2. Experimental Design:
   • Data Selection:
     To obtain a confident analysis answer for your project, it is advisable to analyze the same sample under varying conditions, and to compare all of the conditions simultanously in a global fit. Keep in mind that some parameters may not be global anylonger when certain run attributes are changed, for example, association constant could be quite sensitive to buffer conditions and temperature, however, the monomer molecular should not be.

   • Samples
     One of the easiest ways to assay the same sample under different conditions is to measure the sample at different loading concentrations. For self-associating systems this has the effect that increasing concentration of the sample will provide increasing signal on the associated species.
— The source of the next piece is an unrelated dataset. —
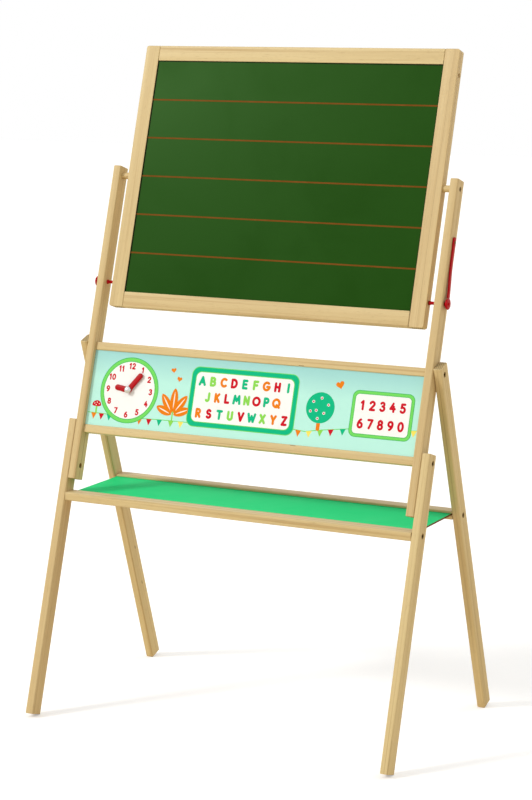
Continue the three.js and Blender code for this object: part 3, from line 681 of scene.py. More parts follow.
def nut_measures(name, basis, run, way):
    """Radius, length, centre and axis of a barrel nut."""
    low, high = extent(name, basis)
    return (high.x - low.x) / 2, (high - low)[run], basis @ ((low + high) / 2), basis.col[run] * way


def rail_cutters(place, sheet, basis, run, way):
    """A rail's groove, and the bores for its barrel nuts, open on the side that they show on."""
    low, high = extent(sheet, basis)
    room = Vector((GROOVE_PAST_END, FIT, FIT))
    cutters = [box(low - room, high + room, basis)]
    for word, _ in SIDES:
        radius, length, centre, axis = nut_measures(f"{word}_{place}_nut", basis, run, way)
        start = centre - axis * (length / 2 + FIT)
        cutters.append(cutting_rod(radius + FIT, start, start + axis * NUT_BORE))
    return cutters


def make_timber(name, body, basis, run, cutters, edge=None, trim=None):
    settings = bpy.context.scene.easel_timber
    piece = timber_mesh(name + "_wood", *extent(name, basis), basis, run,
                        edge or settings.edge, settings.end_chamfer)
    if trim:
        carve(piece, [trim], "INTERSECT")
    carve(piece, cutters)
    settle(piece, body, "birch_wood", name, "Birch", "Birch End")
    end_faces(piece, basis.col[run])
    add_grain(piece, basis, run)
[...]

A further expansion of the concentration range can be obtained by using different wavelength, taking advantage of the various extinction properties of the protein at wavelengths such as 208-210 nm, 230 nm, and 278-280 nm. For each wavelength, the protein should be loaded at 3-8 different loading concentrations ranging between 0.2 - 0.7 OD. By changing only the concentration, and keeping buffer and temperature the same, the association constant can be fitted as a global parameter, since it should be constant regardless of concentration.

   • Speeds
     Another way to examine a sample at different conditions without changing temperature or buffer is to use different speeds. At equilibrium, each speed will produce a different gradient which still describes the same system, and hence both molecular weight and association constants can be fitted globally. It appears that for most cases a range of speeds using sigmas between 1.5 and 5 provides best results. Sigma in this case is the reduced monomer molecular weight as defined by Johnson et al.. The UltraScan equilibrium speed calculation module can assist you in determining the correct speeds for a given sigma. I suggest using scans from 4-5 speeeds, at equilibrium.